Mr Holmes said "we can all make an difference in limiting the spread of COVID-19" and urged community members to follow the national advice and directives.
"The number of confirmed COVID-19 patients in regional NSW is increasing and nurses and midwives are doing everything they can to look after those who have been hospitalised," Mr Holmes said.
"We've heard of many instances where community members have been stealing bottles of hand sanitiser, face masks and other vital resources from hospital wards, leaving nurses and other hospital staff exposed.
"This is not acceptable behaviour.
"Please do your part and stay at home where possible, practice social distancing and proper hygiene at all times, and heed the national advice and directives."
Patient privacy reduces risk
The Murrumbidgee Local Health District said in a statement on Friday privacy laws do not allow for personal details and health information to be released to the public, a move which has been backed nationally by the Australian Health Protection Principal Committee - which is chaired by the federal governments Chief Medical Officer and all Chief Health Officers of the nation's state and territories.
"The release of personal details could increase the likelihood of people not cooperating with contact tracing and laboratory testing to identify and isolate cases of COVID-19," the statement read.
"This would increase the risk to the community and individuals with the disease with the potential to cause unnecessary community anxiety and bring stigma and harm to affected individuals and their families.

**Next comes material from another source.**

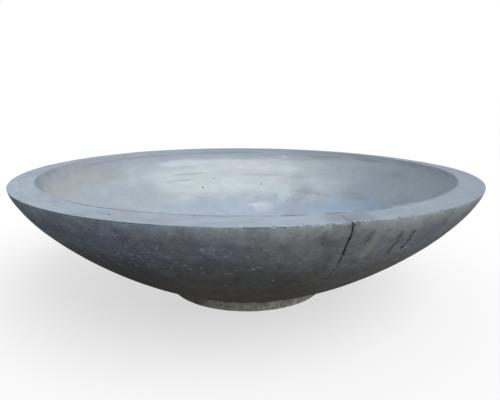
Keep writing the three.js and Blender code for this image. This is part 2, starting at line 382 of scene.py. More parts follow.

"Contact tracing and laboratory testing to identify and isolate cases of COVID-19 are done using standard public health protocols which have proven to be effective here and internationally."
Griffith Base Hospital general manager Greg Brylski said a COVID-19 testing clinic is operational at the hospital, but the clinic is appointment-only.
"If you are concerned about COVID-19 and would like to speak to someone about your symptoms, please call 1800 831 099 to speak to a nurse and book an appointment," Mr Brylski said.
"Only people who have an appointment should attend the clinic. We can all play a part in slowing the spread of the virus by minimising contact between people unless absolutely necessary.
"MLHD recommends community members follow NSW Health advice around social distancing and self-isolation to slow the spread of the virus [and] reducing contact between people unless absolutely necessary, especially those in our population who may be more vulnerable or susceptible to the illness because of age or weakened immunity, is critical to slowing the spread and impact of COVID-19."